KT, which has an 8 percent stake in K bank, needs a much higher cap than 10 percent to double K bank’s capital within two or three years to meet the BIS capital ratio, a global standard that gauges a bank’s core equity capital to its total risk-weighted assets, on the assumption that the bank keeps growing in terms of deposits and loans, according to Shim.

K bank was initially capitalized at 250 billion won.

A revision bill, proposed by Rep. Kang Seok-jin of the ruling Saenuri Party, to increase the ratio to 50 percent is still pending at the National Assembly. A special bill, proposed by Rep. Jung Jae-ho of the main opposition Democratic Party of Korea, to increase the ratio to 34 percent -- under the condition that a bank is prevented from lending credit to its largest stakeholder and buying stocks of its largest stakeholder -- is also pending.

Most opposition lawmakers are refusing to pass both Kang’s and Jung’s bills, citing worries that chaebol might use banks for their private coffers.

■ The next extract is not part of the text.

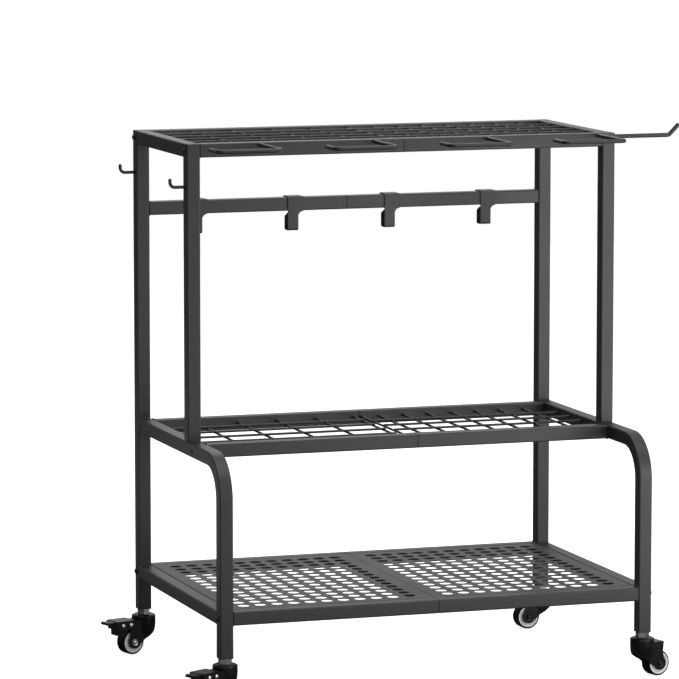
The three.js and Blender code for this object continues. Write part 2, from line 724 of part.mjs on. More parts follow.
// Brake pedal: a channel straddling the fork on a pin, a shoe behind the tyre and a foot tongue
function pedal() {
  const inner = FORK_OUTER_HALF + JOINT_GAP;
  const outer = inner + PEDAL_WALL;
  const pin = crossPin(PEDAL_PIN_RADIUS, outer, PEDAL_PIN_PLACE, TURN_SIDES);
  const slot = box([0, -inner, -AXLE_DROP], [PEDAL_SLOT_SHARE * TRAIL, inner, JOINT_GAP - FORK_DROP]);
  return acrossY(PEDAL_OUTLINE_SHARES.map(casterPoint), -outer, outer)
    .subtract(slot)
    .add(acrossY(PEDAL_TONGUE_SHARES.map(casterPoint), -PEDAL_TONGUE_HALF, PEDAL_TONGUE_HALF))
    .add(pin);
}

function addCasters() {
  for (const caster of CASTERS) {
    addPart(`stem_${caster.place}`, placed(stem(), caster), materials.zinc);
    addPart(`fork_${caster.place}`, placed(fork(caster.brake), caster), materials.fork);
    addPart(`axle_${caster.place}`, placed(axle(), caster), materials.zinc);
    addPart(`wheel_${caster.place}`, placed(wheel(), caster), materials.wheel);
    if (caster.brake) {
      addPart(`pedal_${caster.place}`, placed(pedal(), caster), materials.fork);
    }
  }
}

// The two bays that the grids fill, each between its rails
const topBay = { rearY: POST_Y, frontY: UPRIGHT_Y, top: TOP };
const midBay = { rearY: MID_REAR_Y, frontY: MID_FRONT_Y, top: SIDE_TOP - GRID_MID_DROP };

addPosts();
addSplitRail('top_front_rail', 0, UPRIGHT_Y, TOP);
addSplitRail('top_rear_rail', 0, POST_Y, TOP);
addSplitRail('back_bar', 0, POST_Y, BAR_TOP);
addSplitRail('mid_front_rail', MID_SEAM, MID_FRONT_Y, SIDE_TOP);
addSplitRail('mid_rear_rail', MID_SEAM, MID_REAR_Y, SIDE_TOP);
addSplitRail('low_front_rail', 0, LEG_Y, LOW_TOP);
addSplitRail('low_rear_rail', 0, POST_Y, LOW_TOP);
addDeckCrossTube();
addDeckHalf('deck_panel_l', -1);
addDeckHalf('deck_panel_r', 1);
addGridHalf('top_grid_l', topBay, -1, LEFT_CELL_COUNT, -GRID_SEAM_WIRE, 0);
addGridHalf('top_grid_r', topBay, 1, RIGHT_CELL_COUNT, GRID_SEAM_WIRE, 0);
addGridHalf('mid_grid_l', midBay, -1, LEFT_CELL_COUNT, MID_SEAM - GRID_MID_LEFT_END, 0);
addGridHalf('mid_grid_r', midBay, 1, RIGHT_CELL_COUNT, MID_SEAM + GRID_SEAM_WIRE, GRID_MID_RIGHT_LEAD);
BACK_HOOK_SHARES.forEach((share, i) => addBackHook(`back_hook_${i + 1}`, share * INNER_X));
addFrontHooks();
addSideHooks();
addCasters();

// The origin is the middle of the underside of the bounding box
const bounds = new THREE.Box3().setFromObject(rack);
const middle = bounds.getCenter(new THREE.Vector3());
for (const mesh of rack.children) {
  mesh.geometry.translate(-middle.x, -middle.y, -bounds.min.z);
}

export default rack;
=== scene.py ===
import json
import math

import bmesh
import bpy
from mathutils import Euler, Matrix, Vector


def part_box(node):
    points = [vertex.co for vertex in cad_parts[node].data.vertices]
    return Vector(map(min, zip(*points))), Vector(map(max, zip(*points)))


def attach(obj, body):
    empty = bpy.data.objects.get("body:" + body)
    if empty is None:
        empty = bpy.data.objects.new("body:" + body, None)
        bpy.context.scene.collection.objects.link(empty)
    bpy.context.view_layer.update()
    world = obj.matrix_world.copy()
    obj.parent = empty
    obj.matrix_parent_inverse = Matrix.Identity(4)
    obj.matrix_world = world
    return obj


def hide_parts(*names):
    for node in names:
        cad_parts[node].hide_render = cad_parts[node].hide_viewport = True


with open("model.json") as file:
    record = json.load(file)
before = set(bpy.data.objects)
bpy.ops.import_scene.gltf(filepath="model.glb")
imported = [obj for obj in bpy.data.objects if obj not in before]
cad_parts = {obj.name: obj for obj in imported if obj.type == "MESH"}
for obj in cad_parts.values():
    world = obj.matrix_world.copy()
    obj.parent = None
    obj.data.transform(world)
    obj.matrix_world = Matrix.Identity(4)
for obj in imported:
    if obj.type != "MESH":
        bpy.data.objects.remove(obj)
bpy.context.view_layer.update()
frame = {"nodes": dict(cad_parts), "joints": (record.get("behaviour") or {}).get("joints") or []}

bl_info = {
    "name": "Wheeled tool rack",
    "version": (1, 0, 0),
    "blender": (4, 5, 0),
    "location": "View3D > Sidebar > Tool rack",
    "description": "Builds the visible pieces and finishes of a wheeled tool rack on its packed frame",
    "category": "Object",
}

NODES = frame["nodes"]
SIDES = {"l": -1, "r": 1}
CROSS_RAILS = (
    "top_front_rail", "top_rear_rail", "back_bar", "mid_front_rail", "mid_rear_rail",
    "low_front_rail", "low_rear_rail",
)
HALF_TUBE = 0.0125
ALONG_X = (0, math.pi / 2, 0)
ALONG_Y = (math.pi / 2, 0, 0)

# How near counts as at a place, and the cosines that count as parallel and as square to an axis
NEAR = 1e-5
PARALLEL = 0.9
SQUARE = 0.1

# A wheel's axle from its swivel, in the caster's own X and Z
AXLE = (0.030, -0.0594)
ON_AXLE = Matrix.Translation((AXLE[0], 0, AXLE[1])) @ Matrix.Rotation(math.pi / 2, 4, "X")


def length(name, description, default, low, high):
    return bpy.props.FloatProperty(
        name=name, description=description, default=default, min=low, max=high, unit="LENGTH")


def paint(name, description, default):
    return bpy.props.FloatVectorProperty(
        name=name, description=description, default=default, min=0, max=1, subtype="COLOR")


def strength(name, description, default, unit="NONE"):
    return bpy.props.FloatProperty(
        name=name, description=description, default=default, min=0, unit=unit)


class RackSizes(bpy.types.PropertyGroup):
    """Sizes that a user may change, in metres"""
    tube_corner: length(
        "Tube corner", "Radius of the long edges of the square tube", 0.0025, 0.0005, 0.005)
    end_round: length("Tube end rounding", "Rounding of the cut ends of a tube", 0.0006, 0.0001, 0.001)
    split_gap: length(
        "Split gap", "Gap that shows between the halves of a split rail or of the deck",
        0.0008, 0.0003, 0.002)
    bend_radius: length("Bend radius", "Centre line radius of the bent side tubes", 0.068, 0.04, 0.1)
    grid_wire: length("Grid wire", "Diameter of the wires of both grids", 0.0045, 0.002, 0.006)
    deck_hole: length("Deck hole", "Diameter of the round holes of the deck", 0.0225, 0.01, 0.025)
    deck_sheet: length("Deck sheet", "Thickness of the deck sheet", 0.0012, 0.0008, 0.002)
    deck_fold: length(
        "Deck fold", "Radius where the deck sheet turns down along its edges", 0.0028, 0.001, 0.005)
    hook_wire: length("Hook wire", "Diameter of the wire hooks on the front rail", 0.0075, 0.004, 0.009)
    side_hook_rod: length(
        "End hook rod", "Diameter of the small hooks on the left end", 0.0060, 0.004, 0.008)
    prong_rod: length("Prong rod", "Diameter of the long prong on the right end", 0.0080, 0.005, 0.01)
    wire_bend: length(
        "Wire bend", "Centre line radius of the bends of the wire hooks", 0.009, 0.006, 0.015)
    weld_bead: length("Weld bead", "Radius of the weld beads in the corners", 0.0016, 0.0008, 0.003)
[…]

Shim, however, said such worries are based on the wrong understanding about KT.

“KT is not run by a chaebol owner. Its stakes are owned by various shareholders including foreign investors. Among local shareholders, the National Pension Service is the largest shareholder,” Shim said. The NPS has a 10 percent stake as of Jan. 23, according to a regulatory filing.

Shim said K bank will aim to boost its assets to 15 trillion won in 10 years, saying millennials and the younger generation, who regard smartphones as necessities, will lead the rapid growth of the mobile banking sector.